Monday, August 06, 2007

Preserving The Sound Of America

On last night's CBS Evening News, there was a story about preserving sound recordings through a unique effort of the recorded sound division at the Library of Congress. Each year, this division adds 25 American sound recordings to its National Recording Registry. Since its inception in 2000, the Registry now contains 225 unique sound recordings. Suggestions for recordings to be added come from the general public and then are narrowed down by committee, with 25 finally selected that meet the criteria. Criteria includes that the recording must be at least 10 years old and:
The recordings must be historically significant, signal a major change and meet the library's strict standards.
Recordings already on the Registry include:
  • "Stars and Stripes Forever" Military Band. Berliner Gramophone disc recording. (1897)
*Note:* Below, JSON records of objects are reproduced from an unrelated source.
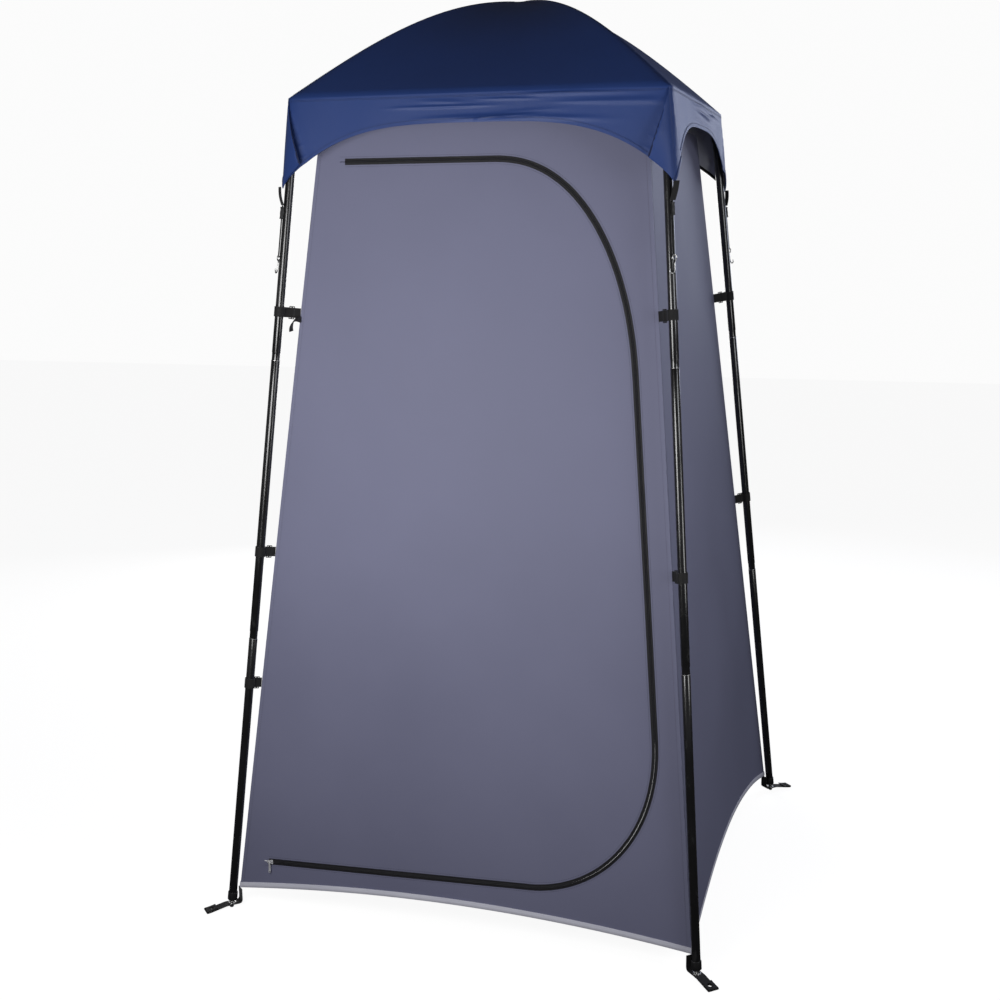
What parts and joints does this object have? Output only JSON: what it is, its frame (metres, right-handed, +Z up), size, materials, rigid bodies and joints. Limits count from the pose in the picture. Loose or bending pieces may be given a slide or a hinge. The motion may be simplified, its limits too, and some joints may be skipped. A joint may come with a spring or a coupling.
{
  "type": "privacy shower tent",
  "caption": "Pole-framed privacy tent: domed rain cover over a hanging inner tent with a zipped D-shaped door, open at the foot.",
  "frame": {"origin": "on the ground at the centre of the four feet", "axes": "+Z up, front with the door faces -Y, +X to the right seen from the front"},
  "size_m": [1.2046, 1.2046, 2.0747],
  "materials": {
    "leg_tube": "gloss black powder coat on steel tube",
    "steel": "zinc plated steel",
    "hub_plastic": "black moulded nylon",
    "webbing": "black woven polyester webbing",
    "cord": "thin black braided cord",
    "roof_pole": "black pultruded glass fibre rod",
    "canopy_fabric": "navy coated polyester with a soft sheen, silver grey inside",
    "wall_fabric": "lavender grey coated polyester",
    "zip_tape": "black coil zip and tape"
  },
  "bodies": {
    "frame_and_tent": {"leg_lower_front_left": "leg_tube", "leg_middle_front_left": "leg_tube", "leg_upper_front_left": "leg_tube", "foot_pin_front_left": "steel", "corner_hub_front_left": "hub_plastic", "strap_upper_front_left": "webbing", "strap_lower_front_left": "webbing", "foot_tab_front_left": "webbing", "tie_tab_front_left": "webbing", "tie_cord_front_left": "cord", "leg_lower_front_right": "leg_tube", "leg_middle_front_right": "leg_tube", "leg_upper_front_right": "leg_tube", "foot_pin_front_right": "steel", "corner_hub_front_right": "hub_plastic", "strap_upper_front_right": "webbing", "strap_lower_front_right": "webbing", "foot_tab_front_right": "webbing", "tie_tab_front_right": "webbing", "tie_cord_front_right": "cord", "leg_lower_back_right": "leg_tube", "leg_middle_back_right": "leg_tube", "leg_upper_back_right": "leg_tube", "foot_pin_back_right": "steel", "corner_hub_back_right": "hub_plastic", "strap_upper_back_right": "webbing", "strap_lower_back_right": "webbing", "foot_tab_back_right": "webbing", "tie_tab_back_right": "webbing", "tie_cord_back_right": "cord", "leg_lower_back_left": "leg_tube", "leg_middle_back_left": "leg_tube", "leg_upper_back_left": "leg_tube", "foot_pin_back_left": "steel", "corner_hub_back_left": "hub_plastic", "strap_upper_back_left": "webbing", "strap_lower_back_left": "webbing", "foot_tab_back_left": "webbing", "tie_tab_back_left": "webbing", "strap_third_front_left": "webbing", "roof_pole_under": "roof_pole", "roof_pole_over": "roof_pole", "canopy_dome": "canopy_fabric", "canopy_valance_front": "canopy_fabric", "canopy_valance_right": "canopy_fabric", "wall_right": "wall_fabric", "canopy_valance_back": "canopy_fabric", "wall_back": "wall_fabric", "canopy_valance_left": "canopy_fabric", "wall_left": "wall_fabric", "wall_front": "wall_fabric", "zip_tape_wall": "zip_tape"},
    "door": {"door_panel": "wall_fabric", "zip_tape_door": "zip_tape"},
    "zip_slider": {"zip_slider": "steel"},
    "zip_pull": {"zip_pull": "steel"},
    "tie_hook_front_left": {"tie_hook_front_left": "steel"},
    "tie_hook_front_right": {"tie_hook_front_right": "steel"},
    "tie_hook_back_right": {"tie_hook_back_right": "steel"}
  },
  "joints": [
    {"name": "door_hinge", "type": "hinge", "parent": "frame_and_tent", "child": "door", "pos_m": [-0.47124, -0.52849, 0.116], "axis": [-0.1088, -0.0902, -0.99], "range_deg": [0, 100]},
    {"name": "zip_slide", "type": "slide", "parent": "door", "child": "zip_slider", "axis": [0.9993, 0.0057, 0.0379], "range_m": [0, 0.6]},
    {"name": "zip_pull_hinge", "type": "hinge", "parent": "zip_slider", "child": "zip_pull", "pos_m": [-0.45478, -0.53578, 0.11709], "axis": [-0.9993, -0.0057, -0.0379], "range_deg": [0, 120]},
    {"name": "tie_hook_front_left_hinge", "type": "hinge", "parent": "frame_and_tent", "child": "tie_hook_front_left", "pos_m": [-0.41837, -0.45356, 1.50267], "axis": [-0.7351, 0.678, 0], "range_deg": [0, 60]},
    {"name": "tie_hook_front_right_hinge", "type": "hinge", "parent": "frame_and_tent", "child": "tie_hook_front_right", "pos_m": [0.45356, -0.41837, 1.50267], "axis": [-0.678, -0.7351, 0], "range_deg": [0, 60]},
    {"name": "tie_hook_back_right_hinge", "type": "hinge", "parent": "frame_and_tent", "child": "tie_hook_back_right", "pos_m": [0.41837, 0.45356, 1.50267], "axis": [0.7351, -0.678, 0], "range_deg": [0, 60]}
  ]
}
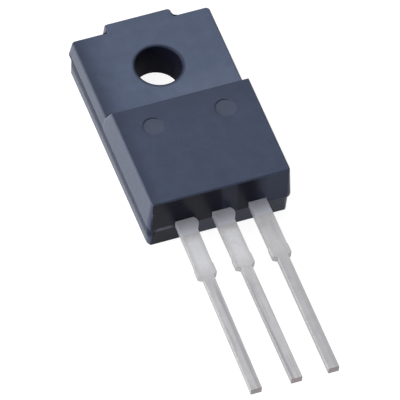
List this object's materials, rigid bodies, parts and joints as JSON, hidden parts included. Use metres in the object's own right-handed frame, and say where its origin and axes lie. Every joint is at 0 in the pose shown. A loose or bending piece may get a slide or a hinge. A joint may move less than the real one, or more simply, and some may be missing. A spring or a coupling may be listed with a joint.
{
  "type": "power transistor",
  "caption": "Fully moulded power transistor in a dark epoxy package, with a mounting hole through its thin tab and flat tinned leads for a circuit board",
  "frame": {"origin": "Axis of the mounting hole, on the flat back face", "axes": "X across the package, Y towards the tab's end, Z out of the front face"},
  "size_m": [0.01, 0.0303, 0.0043],
  "materials": {
    "moulded_epoxy": "semi-matte moulded epoxy, dark slate",
    "tinned_copper": "dull tin plating",
    "silicon": "metallised silicon",
    "solder": "dull solder",
    "aluminium_wire": "drawn wire"
  },
  "bodies": {
    "root": {"moulded_body": "moulded_epoxy", "heat_spreader_and_centre_lead": "tinned_copper", "left_lead": "tinned_copper", "right_lead": "tinned_copper", "silicon_die": "silicon", "die_solder": "solder", "base_bond_wire": "aluminium_wire", "emitter_bond_wire_inner": "aluminium_wire", "emitter_bond_wire_outer": "aluminium_wire"}
  },
  "joints": []
}
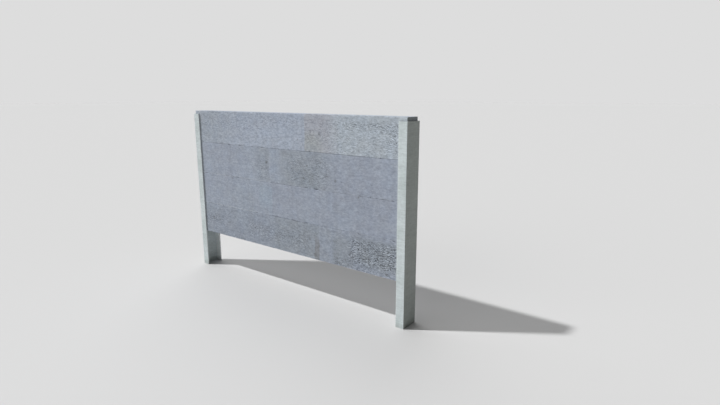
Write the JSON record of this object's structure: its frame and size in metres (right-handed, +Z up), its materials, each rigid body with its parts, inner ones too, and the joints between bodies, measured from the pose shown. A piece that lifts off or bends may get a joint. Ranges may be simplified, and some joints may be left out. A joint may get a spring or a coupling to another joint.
{
  "type": "post and plank concrete barrier bay",
  "caption": "Free-standing wall bay: flat precast concrete planks slid down between two open-faced steel channel posts and held clear of the ground.",
  "frame": {"origin": "on the ground at the centre of the footprint, under the middle of the wall", "axes": "+X along the wall from the left post to the right post, -Y out of the front face, +Z up"},
  "size_m": [2.4, 0.16, 1.529],
  "materials": {
    "galvanised_post": "pale greenish-grey galvanised steel, weathered matt",
    "seat_steel": "galvanised plate",
    "bearing_rubber": "black neoprene",
    "seal_rubber": "dark grey ribbed solid rubber",
    "precast_concrete": "bluish-grey cast concrete, patchy and pitted",
    "bar_steel": "mill scale with light rust",
    "socket_steel": "zinc plated",
    "joint_rubber": "black ribbed solid rubber"
  },
  "bodies": {
    "posts": {"left_post": "galvanised_post", "left_seat_plate": "seat_steel", "left_bearing_pad": "bearing_rubber", "left_edge_seals": "seal_rubber", "right_post": "galvanised_post", "right_seat_plate": "seat_steel", "right_bearing_pad": "bearing_rubber", "right_edge_seals": "seal_rubber"},
    "bottom_plank": {"bottom_plank": "precast_concrete", "bottom_main_bars": "bar_steel", "bottom_links": "bar_steel", "bottom_lifting_sockets": "socket_steel", "bottom_anchor_bars": "bar_steel", "bottom_joint_strip": "joint_rubber"},
    "lower_middle_plank": {"lower_middle_plank": "precast_concrete", "lower_middle_main_bars": "bar_steel", "lower_middle_links": "bar_steel", "lower_middle_lifting_sockets": "socket_steel", "lower_middle_anchor_bars": "bar_steel", "lower_middle_joint_strip": "joint_rubber"},
    "upper_middle_plank": {"upper_middle_plank": "precast_concrete", "upper_middle_main_bars": "bar_steel", "upper_middle_links": "bar_steel", "upper_middle_lifting_sockets": "socket_steel", "upper_middle_anchor_bars": "bar_steel", "upper_middle_joint_strip": "joint_rubber"},
    "top_plank": {"top_plank": "precast_concrete", "top_main_bars": "bar_steel", "top_links": "bar_steel", "top_lifting_sockets": "socket_steel", "top_anchor_bars": "bar_steel"}
  },
  "joints": [
    {"name": "lift_bottom_plank", "type": "slide", "parent": "posts", "child": "bottom_plank", "axis": [0, 0, 1], "range_m": [0, 1.18]},
    {"name": "lift_lower_middle_plank", "type": "slide", "parent": "bottom_plank", "child": "lower_middle_plank", "axis": [0, 0, 1], "range_m": [0, 0.885]},
    {"name": "lift_upper_middle_plank", "type": "slide", "parent": "lower_middle_plank", "child": "upper_middle_plank", "axis": [0, 0, 1], "range_m": [0, 0.59]},
    {"name": "lift_top_plank", "type": "slide", "parent": "upper_middle_plank", "child": "top_plank", "axis": [0, 0, 1], "range_m": [0, 0.3]}
  ]
}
  • Booker T. Washington's 1895 Atlanta Exposition Speech. (1906 recreation)
  • "Casey at the Bat." DeWolf Hopper, reciting. (1906)
  • "Who's on First." Abbott and Costello's first radio broadcast version. (1938)
  • "War of the Worlds." Orson Welles and the Mercury Theater. (1938)
  • “Blue Suede Shoes.” Carl Perkins. (1955)
  • Graceland. Paul Simon. (1986)
While the web site lists all of the recordings in the Registry, none are available to listen to online (at least not through the Registry). Being added to the Registry is a call for these recordings to be preserved and for others like them to be preserved. Let's hope that they also become for accessible.